Expanding the Possibilities
The potential of this format is vast. Beyond advertisements, it can be used for:
- Interactive Stories: Create interactive narratives where users can influence the storyline. Each possible branch can be scripted and processed by AI, providing dynamic and personalized experiences.
- Education and Training Modules: Design educational content where scenarios are narrated and acted out by AI characters. Complex subjects can be broken down into digestible scenes, making learning more engaging.
- Entertainment: From short films to series, the format can scale to larger projects. AI can generate episodes, complete with characters, sets, and even music, based on a creator’s vision.
- Marketing Campaigns: Run immersive ad campaigns where the story evolves based on customer interactions. AI can tailor the narrative to different audiences, creating a more personalized engagement.
Customizing the Framework
This JSON format is flexible enough to be tailored to various needs. You might want to include additional fields, such as:
- Sound Effects: Integrate specific sound effects with timing for more immersive audio experiences.

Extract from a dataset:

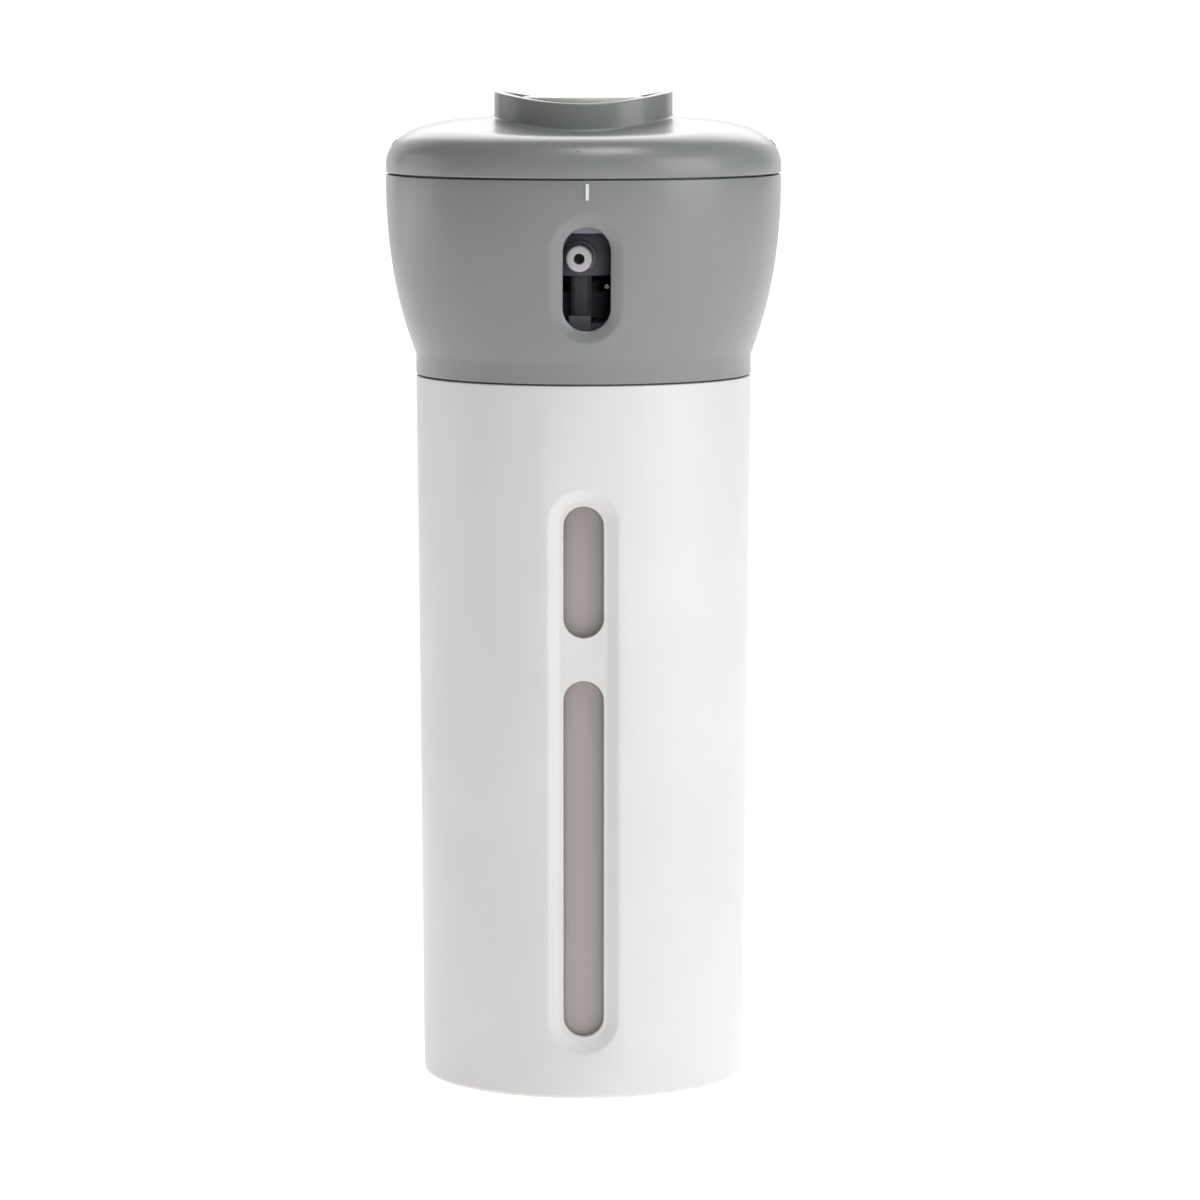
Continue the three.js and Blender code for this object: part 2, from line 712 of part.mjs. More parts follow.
// A bottle: its walls follow the quarter up to a shoulder that closes in on the round neck.
function bottle() {
  const steps = 2;
  const ringOf = (inset, z, blend = 0, round = neckRadius) => {
    const points = bottleOutline(inset).getPoints(steps);
    if (points[0].distanceTo(points.at(-1)) < 1e-6) points.pop();
    return points.map((p) => {
      const angle = Math.atan2(p.y + neckPitch, p.x);
      const x = THREE.MathUtils.lerp(p.x, round * Math.cos(angle), blend);
      const y = THREE.MathUtils.lerp(p.y, -neckPitch + round * Math.sin(angle), blend);
      return new THREE.Vector3(x, y, z);
    });
  };
  const shoulder = neckTopZ - bottleShoulderDrop;
  const neckFoot = neckTopZ - neckHeight;
  const rise = neckFoot - shoulder;
  const foot = bottleFootZ;
  const rings = [
    ringOf(bottleFootRound, foot),
    ringOf(bottleFootRound * 0.3, foot + bottleFootRound * 0.3),
    ringOf(0, foot + bottleFootRound),
    ringOf(0, shoulder),
    ringOf(0, shoulder + 0.3 * rise, 0.06),
    ringOf(0, shoulder + 0.62 * rise, 0.3),
    ringOf(0, shoulder + 0.9 * rise, 0.75),
    ringOf(0, neckFoot, 1),
    ringOf(0, neckTopZ, 1),
    ringOf(bottleWall, neckTopZ, 1, neckBore),
    ringOf(bottleWall, neckFoot - bottleWall, 1, neckBore),
    ringOf(bottleWall, shoulder + 0.62 * rise - bottleWall, 0.32, neckBore),
    ringOf(bottleWall, shoulder, 0.03, neckBore),
    ringOf(bottleWall, foot + bottleFootRound),
    ringOf(bottleFootRound, foot + bottleWall),
  ];
  return lofted(rings, (ring) => new THREE.Vector3(0, -neckPitch, ring[0].z));
}

// A closure: ribbed screw cap with a flange that seats under the turret plate.
function closure() {
  const grip = new THREE.Shape();
  for (let i = 0; i < 2 * closureRibs; i++) {
    const angle = (Math.PI * i) / closureRibs;
    const radius = i % 2 ? closureRadius - 0.35 : closureRadius;
    const point = [radius * Math.cos(angle), radius * Math.sin(angle)];
    if (i) grip.lineTo(...point);
    else grip.moveTo(...point);
  }
  grip.closePath();
  const flange = closureFlangeTopZ - closureFlangeHeight;
  const disc = [
    [0, flange],
    [closureRadius + closureFlange, flange],
    [closureRadius + closureFlange, closureFlangeTopZ],
    [0, closureFlangeTopZ],
  ];
  const cavity = [
    [0, closureZ - 1],
    [closureInner, closureZ - 1],
    [closureInner, closureTopZ - closureWall],
    [stemRadius + slideGap, closureTopZ - closureWall],
    [stemRadius + slideGap, closureTopZ + 1],
    [0, closureTopZ + 1],
  ];
  return solid(raised(grip, closureZ, closureTopZ))
    .add(solid(revolved(disc, 20)))
    .subtract(solid(revolved(cavity, 14)));
}

// A flat washer between two heights.
function washer(outer, inner, low, high) {
  const section = [
    [inner, low],
    [outer, low],
    [outer, high],
    [inner, high],
    [inner, low],
  ];
  return revolved(section, pumpSides);
}

// The pump's chamber: it hangs in the neck by its flange and narrows to the tube's socket.
function chamber() {
  const flangeTop = chamberFlangeZ + chamberFlange;
  const socket = chamberZ + dipTubeSocket;
  const section = [
    [dipTubeRadius + 0.1, chamberZ],
    [dipTubeRadius + 1.0, chamberZ],
    [dipTubeRadius + 1.0, socket],
    [chamberRadius, socket + 3],
    [chamberRadius, chamberFlangeZ],
    [neckRadius - 0.4, chamberFlangeZ],
    [neckRadius - 0.4, flangeTop],
    [chamberBore, flangeTop],
    [chamberBore, socket + throatHeight],
    [ballRadius - 0.3, socket + 0.6],
    [dipTubeRadius + 0.1 - 0.6, socket],
    [dipTubeRadius + 0.1, socket - 0.2],
    [dipTubeRadius + 0.1, chamberZ],
  ];
  return revolved(section, pumpSides);
}

// The stem with its piston, bored through for the lotion.
function stem() {
  const top = actuatorZ + nozzleRise + 1.2;
  const section = [
    [stemBore, pistonTopZ - pistonHeight],
    [pistonRadius, pistonTopZ - pistonHeight],
    [pistonRadius - 0.5, pistonTopZ - pistonHeight / 2],
    [pistonRadius, pistonTopZ],
    [stemRadius, pistonTopZ + 0.8],
    [stemRadius, top],
    [stemBore, top],
    [stemBore, pistonTopZ - pistonHeight],
  ];
  return revolved(section, pumpSides);
}

// The actuator: a domed head on the stem, with a spout that holds the nozzle.
function actuator() {
  const socketTop = nozzleZ + 1.5;
  const head = new THREE.Path();
  head.moveTo(stemRadius + slideGap / 2, actuatorZ + 1);
  head.lineTo(actuatorRadius - actuatorWall - 0.6, actuatorZ + 1);
  head.lineTo(actuatorRadius - actuatorWall, actuatorZ);
  head.lineTo(actuatorRadius, actuatorZ);
  head.lineTo(actuatorRadius, actuatorTopZ - 1);
  head.quadraticCurveTo(actuatorRadius, actuatorTopZ, actuatorRadius - 1.2, actuatorTopZ);
  head.lineTo(0, actuatorTopZ);
  head.lineTo(0, socketTop);
  head.lineTo(stemRadius + slideGap / 2, socketTop);
  head.lineTo(stemRadius + slideGap / 2, actuatorZ + 1);
  const mouth = neckPitch - nozzleReach + nozzleLength;
  const spout = upright([
    [0, stemRadius + 1],
    [spoutRadius, stemRadius + 1],
    [spoutRadius, -mouth + 1],
    [0, -mouth + 1],
  ]);
  const duct = upright([
    [0, 0],
    [nozzleBore, 0],
    [nozzleBore, -mouth - 1],
    [nozzleRadius + 0.15, -mouth - 1],
    [nozzleRadius + 0.15, -mouth + 3],
    [0, -mouth + 3],
  ]);
  return solid(revolved(head, 14, 2)).add(spout).subtract(duct);
}

// A turned solid that points along -Y at the nozzle's height. Its outline is radius and reach.
function upright(outline) {
  return solid(revolved(outline, pumpSides).rotateX(Math.PI / 2).translate(0, 0, nozzleZ));
}

// The white nozzle, from inside the spout to just behind the collar's slot.
function nozzle() {
  const tip = nozzleReach - neckPitch;
  const root = tip - nozzleLength - 0.7;
  const section = [
    [nozzleBore, root],
    [nozzleRadius, root],
    [nozzleRadius, tip - 0.4],
    [nozzleRadius - 0.4, tip],
    [nozzleBore, tip],
    [nozzleBore, root],
  ];
  return revolved(section, 14).rotateX(Math.PI / 2).translate(0, 0, nozzleZ);
}

// The dip tube, from the chamber's socket almost to the bottle's floor.
function dipTube() {
  const low = bottleFootZ + bottleWall + dipTubeClear;
  return washer(dipTubeRadius, dipTubeBore, low, chamberZ + dipTubeSocket - 0.6);
}

const group = new THREE.Group();

// Adds one named mesh.
function place(parent, name, shape, material) {
  const geometry = shape instanceof THREE.BufferGeometry ? shape : surface(shape);
  const mesh = new THREE.Mesh(geometry, material);
  mesh.name = name;
  parent.add(mesh);
}

place(group, "outer_sleeve", outerSleeve(), sleeveWhite);

const housing = new THREE.Group();
housing.rotation.z = radians(collarRestTurn);
group.add(housing);
place(housing, "collar", collar(), headGrey);
place(housing, "button", button(), buttonPale);
place(housing, "presser", presser(), innerDark);

const turning = new THREE.Group();
turning.rotation.z = radians(turretRestTurn);
group.add(turning);
place(turning, "lid", lid(), headGrey);
place(turning, "turret", turret(), innerDark);
place(
  turning,
  "return_spring",
  coilSpring(
    postPinRadius + 0.9 + returnSpringWire, returnSpringWire,
    postTopZ + seatGap, presserZ - seatGap, 5, 10,
  ),
  steel,
);

for (let i = 0; i < stations; i++) {
  const refill = new THREE.Group();
  refill.rotation.z = (2 * Math.PI * i) / stations;
  turning.add(refill);
  const number = i + 1;
  place(refill, `bottle_${number}`, bottle(), bottleClear);
  const pump = new THREE.Group();
  pump.position.y = -neckPitch;
  refill.add(pump);
  const gasketZ = neckTopZ + seatGap;
  place(pump, `closure_${number}`, closure(), innerDark);
  place(
    pump,
    `gasket_${number}`,
    washer(neckRadius - 0.2, neckBore - 0.6, gasketZ, gasketZ + gasketThickness),
    gasketWhite,
  );
  place(pump, `chamber_${number}`, chamber(), tubeClear);
  place(
    pump,
    `check_ball_${number}`,
    new THREE.SphereGeometry(ballRadius, 8, 5).rotateX(Math.PI / 2).translate(0, 0, ballSeatZ),
    steel,
  );
  place(
    pump,
    `pump_spring_${number}`,
    coilSpring(
      chamberBore - 0.3 - springWire, springWire,
      chamberZ + dipTubeSocket + throatHeight + seatGap, pistonTopZ - pistonHeight - seatGap, 4, 7,
    ),
    steel,
  );
  place(pump, `stem_${number}`, stem(), nozzleWhite);
  place(pump, `actuator_${number}`, actuator(), innerDark);
  place(pump, `nozzle_${number}`, nozzle(), nozzleWhite);
  place(pump, `dip_tube_${number}`, dipTube(), tubeClear);
}

export default group;
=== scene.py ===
import json
import logging
import math
from dataclasses import dataclass
from enum import Enum
from typing import Callable

import bpy
from mathutils import Matrix, Vector


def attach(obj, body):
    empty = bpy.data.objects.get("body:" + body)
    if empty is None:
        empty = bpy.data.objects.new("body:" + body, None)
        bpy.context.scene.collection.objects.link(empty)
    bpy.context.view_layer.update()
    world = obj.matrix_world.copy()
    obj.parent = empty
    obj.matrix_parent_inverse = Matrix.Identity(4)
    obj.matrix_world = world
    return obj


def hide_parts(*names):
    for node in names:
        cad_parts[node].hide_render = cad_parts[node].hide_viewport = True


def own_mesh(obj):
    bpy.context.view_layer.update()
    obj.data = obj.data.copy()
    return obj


MM = 0.001
LOG = logging.getLogger("dispenser")

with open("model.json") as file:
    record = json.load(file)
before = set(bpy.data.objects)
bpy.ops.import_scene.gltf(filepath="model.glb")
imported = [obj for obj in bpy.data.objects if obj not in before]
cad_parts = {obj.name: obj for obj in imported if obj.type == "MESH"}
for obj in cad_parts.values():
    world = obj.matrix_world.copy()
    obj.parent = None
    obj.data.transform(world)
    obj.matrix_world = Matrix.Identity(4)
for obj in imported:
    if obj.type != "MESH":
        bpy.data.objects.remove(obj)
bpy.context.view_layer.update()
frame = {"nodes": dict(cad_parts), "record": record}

# How far the collar and the carrier stand turned in the photograph, in degrees.
COLLAR_TURN = 1.0
CARRIER_TURN = -1.5
STATIONS = 4

Outline = list[tuple[float, float]]
Colour = tuple[float, float, float]
Piece = bpy.types.Object
Socket = bpy.types.NodeSocket


class NodeWork:
    """A material's node tree under construction."""

    def __init__(self, name: str) -> None:
        """Starts a material with a principled shader and the piece's own coordinates.

        Args:
            name: The material's name.
        """
        self.material = bpy.data.materials.new(name)
        self.material.use_nodes = True
        self.nodes = self.material.node_tree.nodes
        self.links = self.material.node_tree.links
        self.shader = self.nodes["Principled BSDF"]
        self.place = self.nodes.new("ShaderNodeTexCoord").outputs["Object"]

    def noise(self, scale: float, detail: float, place: Socket = None) -> Socket:
        """Adds a noise.

        Args:
            scale: How fine it is.
            detail: Its layers.
            place: Other coordinates than the piece's own.

        Returns:
            The noise's strength from 0 to 1.
        """
        noise = self.nodes.new("ShaderNodeTexNoise")
        noise.inputs["Scale"].default_value = scale
        noise.inputs["Detail"].default_value = detail
        self.links.new(place or self.place, noise.inputs["Vector"])
        return noise.outputs["Fac"]

    def tint(self, share: Socket, colour: Colour, spread: float, ends: tuple) -> None:
        """Varies the shader's colour.

        Args:
            share: What drives it.
            colour: The middle colour.
            spread: How far it goes to each side, as a share of the colour.
            ends: Where on `share` the darkest and the palest stand.
        """
        ramp = self.nodes.new("ShaderNodeValToRGB")
        for element, position, factor in zip(ramp.color_ramp.elements, ends, (1 - spread, 1 + spread)):
            element.color = (*(min(1.0, c * factor) for c in colour), 1)
            element.position = position
        self.links.new(share, ramp.inputs["Fac"])
        self.links.new(ramp.outputs["Color"], self.shader.inputs["Base Color"])

    def roughness(self, share: Socket, low: float, high: float) -> None:
        """Varies the shader's roughness.

        Args:
            share: What drives it.
            low: The smoothest.
            high: The roughest.
        """
        polish = self.nodes.new("ShaderNodeMapRange")
        polish.inputs["To Min"].default_value = low
        polish.inputs["To Max"].default_value = high
        self.links.new(share, polish.inputs["Value"])
        self.links.new(polish.outputs["Result"], self.shader.inputs["Roughness"])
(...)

- Character Movements: Include descriptions of character actions and movements for more dynamic visual storytelling.
- Interactive Elements: Add decision points where the story can branch based on user input.
The goal is to create a framework that allows for limitless creativity, enabling creators to push the boundaries of what is possible with AI-driven storytelling.
Final thoughts.
As we venture further into the future of AI-generated content, the development of machine-readable formats like the JSON audio-visual script will play a crucial role. These scripts bridge the gap between human creativity and machine execution, allowing stories to be told in ways that were once only imaginable.
By embracing this sort of new AV language, we can craft experiences that are not only visually stunning and audibly rich but also highly interactive and personalized. Whether you’re a creator, educator, or marketer, the possibilities are endless — limited only by your imagination.